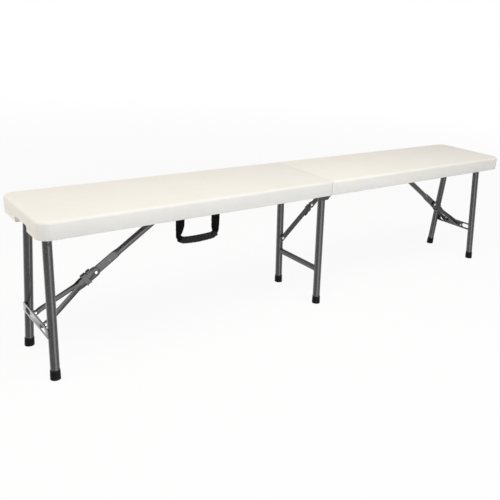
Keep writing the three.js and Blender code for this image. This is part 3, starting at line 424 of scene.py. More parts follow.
def chord(line: Sequence[Vector], k: int) -> Vector:
    """Returns the way from the point before point k of a line to the one after it."""
    return line[min(k + 1, len(line) - 1)] - line[max(k - 1, 0)]


def distances(line: Sequence[Vector]) -> list[float]:
    """Measures the distance along a line at each of its points."""
    return list(accumulate(((after - before).length for before, after in zip(line, line[1:])), initial=0.0))


def facing(ahead: Vector) -> Matrix:
    """Returns the turn that takes +Z to a direction."""
    return Vector((0, 0, 1)).rotation_difference(ahead).to_matrix().to_4x4()


# Making and joining meshes


def grow(bm: Mesh, ring: list[Vert], places: Sequence[Vector]) -> list[Vert]:
    """Extrudes a closed ring once and puts the new ring's vertices in their places.

    Args:
        bm: Mesh being made.
        ring: The last ring, in order.
        places: Where each new vertex goes.

    Returns:
        The new ring, in the same order.
    """
    edges = [bm.edges.get((one, two)) for one, two in zip(ring, ring[1:] + ring[:1])]
    made = bmesh.ops.extrude_edge_only(bm, edges=edges)["geom"]
    fresh = {vert for vert in made if isinstance(vert, Vert)}
    following = []
    for vert, place in zip(ring, places):
        mate = next(edge.other_vert(vert) for edge in vert.link_edges if edge.other_vert(vert) in fresh)
        mate.co = place
        following.append(mate)
    return following


def rings_to_mesh(
    rings: Sequence[Sequence[Vector]], runs: Sequence[float] | None = None, girth: float = 0.0
) -> Mesh:
    """Skins a row of rings into one closed body by extruding the first ring from place to place.

    Args:
        rings: Rings of equally many points.
        runs: Distance along the piece at each ring, for its UV map.
        girth: Length once round a ring, for its UV map.

    Returns:
        The mesh of the body.
    """
    bm = bmesh.new()
    count = len(rings[0])
    ring = bmesh.ops.create_circle(bm, cap_ends=False, radius=1.0, segments=count)["verts"]
    for vert, place in zip(ring, rings[0]):
        vert.co = place
    rows = [ring]
    for places in rings[1:]:
        rows.append(grow(bm, rows[-1], places))
    for row in (rows[0], rows[-1]):
        bmesh.ops.contextual_create(bm, geom=row)
    if runs:
        layer = bm.loops.layers.uv.new(SEAM_UV)
        address = {vert: (j, i) for i, row in enumerate(rows) for j, vert in enumerate(row)}
        for face in bm.faces:
            around = [address[loop.vert][0] for loop in face.loops]
            wraps = len(face.verts) == 4 and max(around) - min(around) > count / 2
            for loop in face.loops:
                j, i = address[loop.vert]
                turn = count if wraps and j == 0 else j
                loop[layer].uv = (girth * turn / count, runs[i])
    bmesh.ops.recalc_face_normals(bm, faces=bm.faces)
    return bm


def lathe(profile: Profile, sides: int, matrix: Matrix) -> Mesh:
    """Turns a profile of (radius, height) points round Z and closes both poles.

    Args:
        profile: Points from one pole to the other.
        sides: Steps round the axis.
        matrix: Placement of the finished body.

    Returns:
        The mesh of the body.
    """
    bm = bmesh.new()
    verts = [bm.verts.new((radius, 0.0, height)) for radius, height in profile]
    edges = [bm.edges.new(pair) for pair in zip(verts, verts[1:])]
    bmesh.ops.spin(
        bm, geom=verts + edges, cent=(0, 0, 0), axis=(0, 0, 1), dvec=(0, 0, 0),
        angle=math.tau, steps=sides, use_merge=True, use_duplicate=False,
    )
    bmesh.ops.remove_doubles(bm, verts=bm.verts, dist=MERGE)
    bmesh.ops.recalc_face_normals(bm, faces=bm.faces)
    bmesh.ops.transform(bm, matrix=matrix, verts=bm.verts)
    return bm


def pipe(radius: float, wall: float, start: Vector, end: Vector, sides: int = SEGMENTS) -> Mesh:
    """Makes a straight open tube with rounded rims.

    Args:
        radius: Outer radius.
        wall: Wall thickness, or 0 for a solid bar.
        start: Centre of one end.
        end: Centre of the other end.
        sides: Steps round the tube.

    Returns:
        The mesh of the tube.
    """
    length = (end - start).length
    rim, inner = min(radius, wall or radius) * RIM_SHARE, radius - wall
    profile = [(radius - rim, 0), (radius, rim), (radius, length - rim), (radius - rim, length)]
    if wall:
        profile = [(inner, rim), (inner + rim, 0), *profile]
        profile += [(inner + rim, length), (inner, length - rim), (inner, rim)]
    else:
        profile = [(0, 0), *profile, (0, length)]
    return lathe(profile, sides, Matrix.Translation(start) @ facing(end - start))


def rod(radius: float, middle: Vector, reach: Vector, sides: int) -> Mesh:
    """Makes a solid round bar from its middle and the way from there to one end."""
    return pipe(radius, 0, middle - reach, middle + reach, sides)


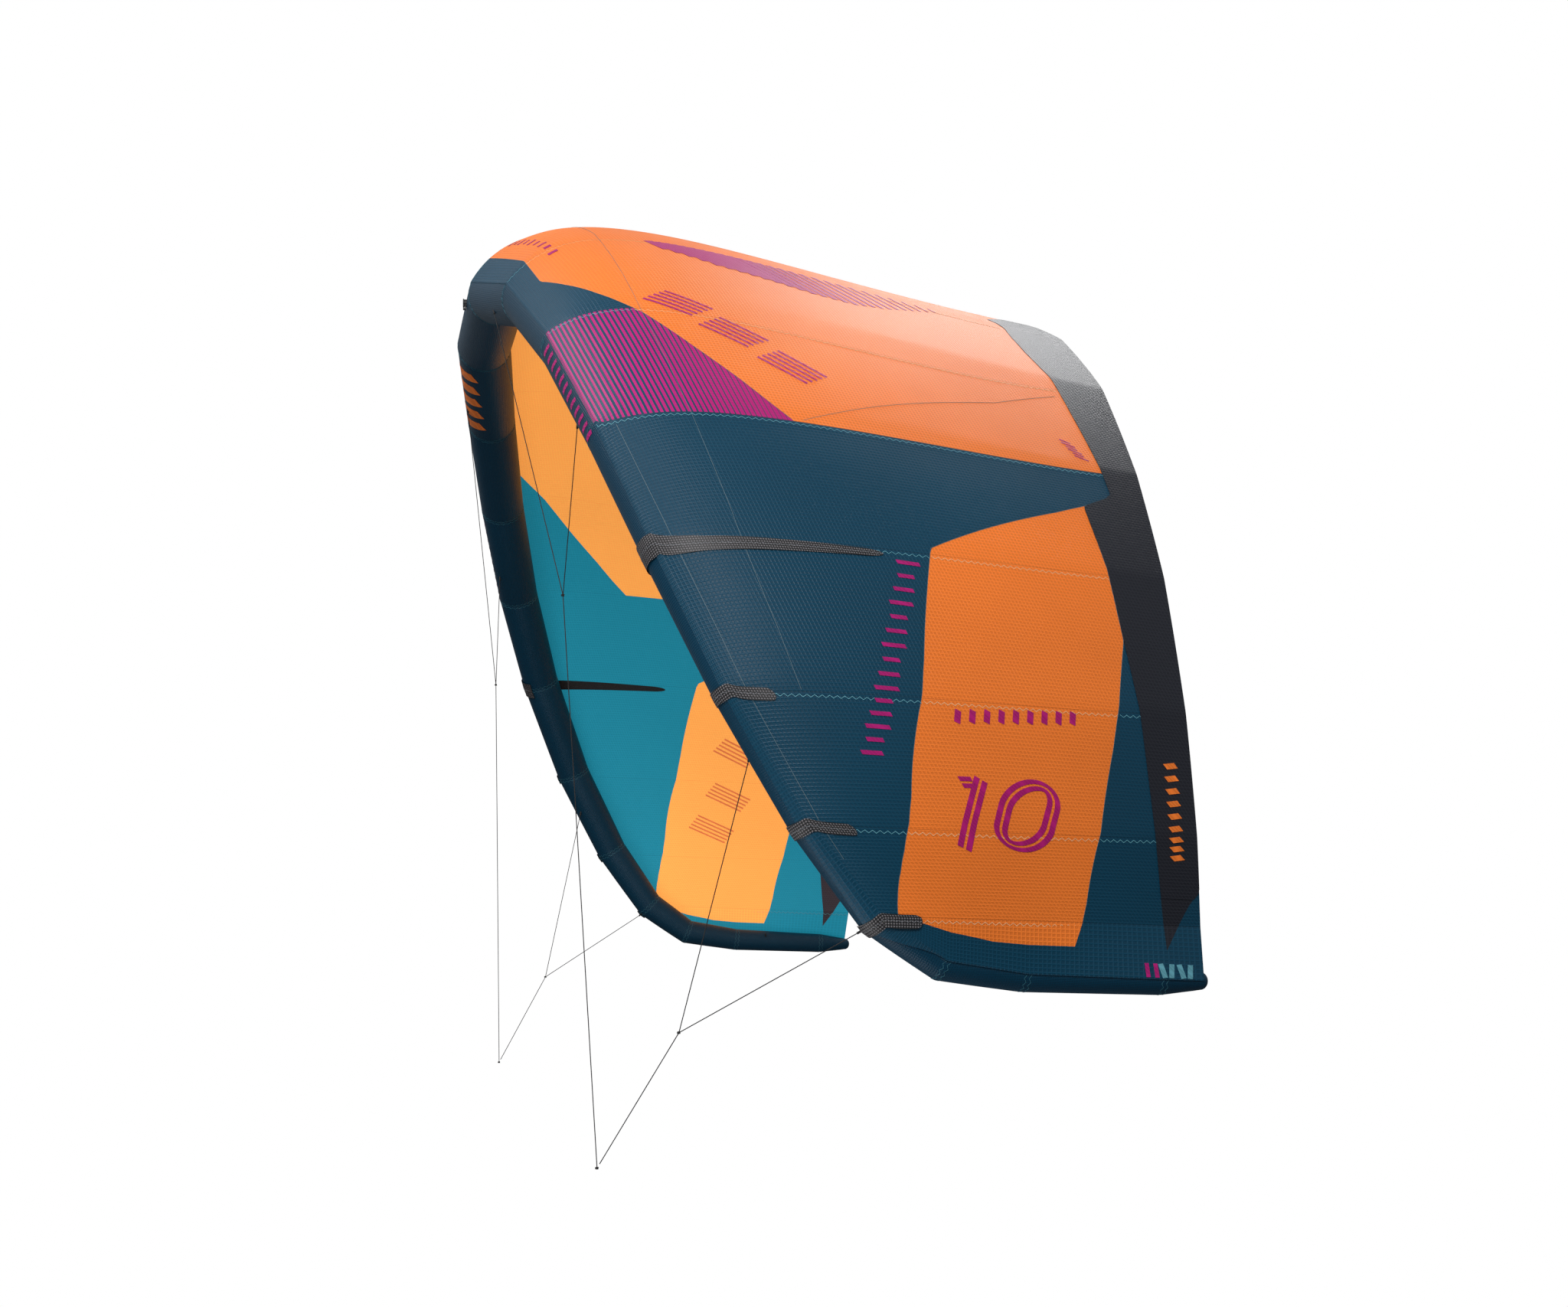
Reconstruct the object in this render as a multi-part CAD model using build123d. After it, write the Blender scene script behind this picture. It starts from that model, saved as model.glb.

Work to be completed: Please repeat word for word the lines above that run from the beginning through the line containing "return list(accumulate(((after - before).length", keeping both the first and that last line.

Answer to this problem:
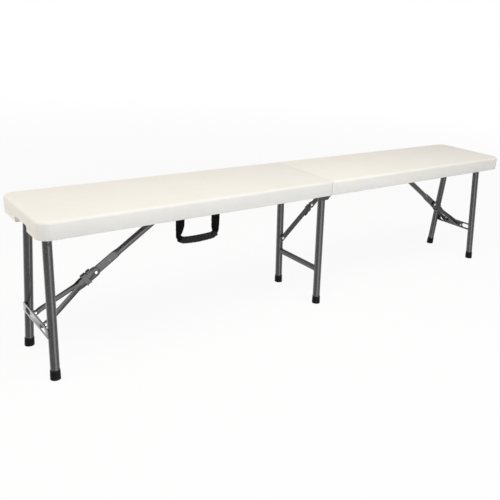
Keep writing the three.js and Blender code for this image. This is part 3, starting at line 424 of scene.py. More parts follow.
def chord(line: Sequence[Vector], k: int) -> Vector:
    """Returns the way from the point before point k of a line to the one after it."""
    return line[min(k + 1, len(line) - 1)] - line[max(k - 1, 0)]


def distances(line: Sequence[Vector]) -> list[float]:
    """Measures the distance along a line at each of its points."""
    return list(accumulate(((after - before).length for before, after in zip(line, line[1:])), initial=0.0))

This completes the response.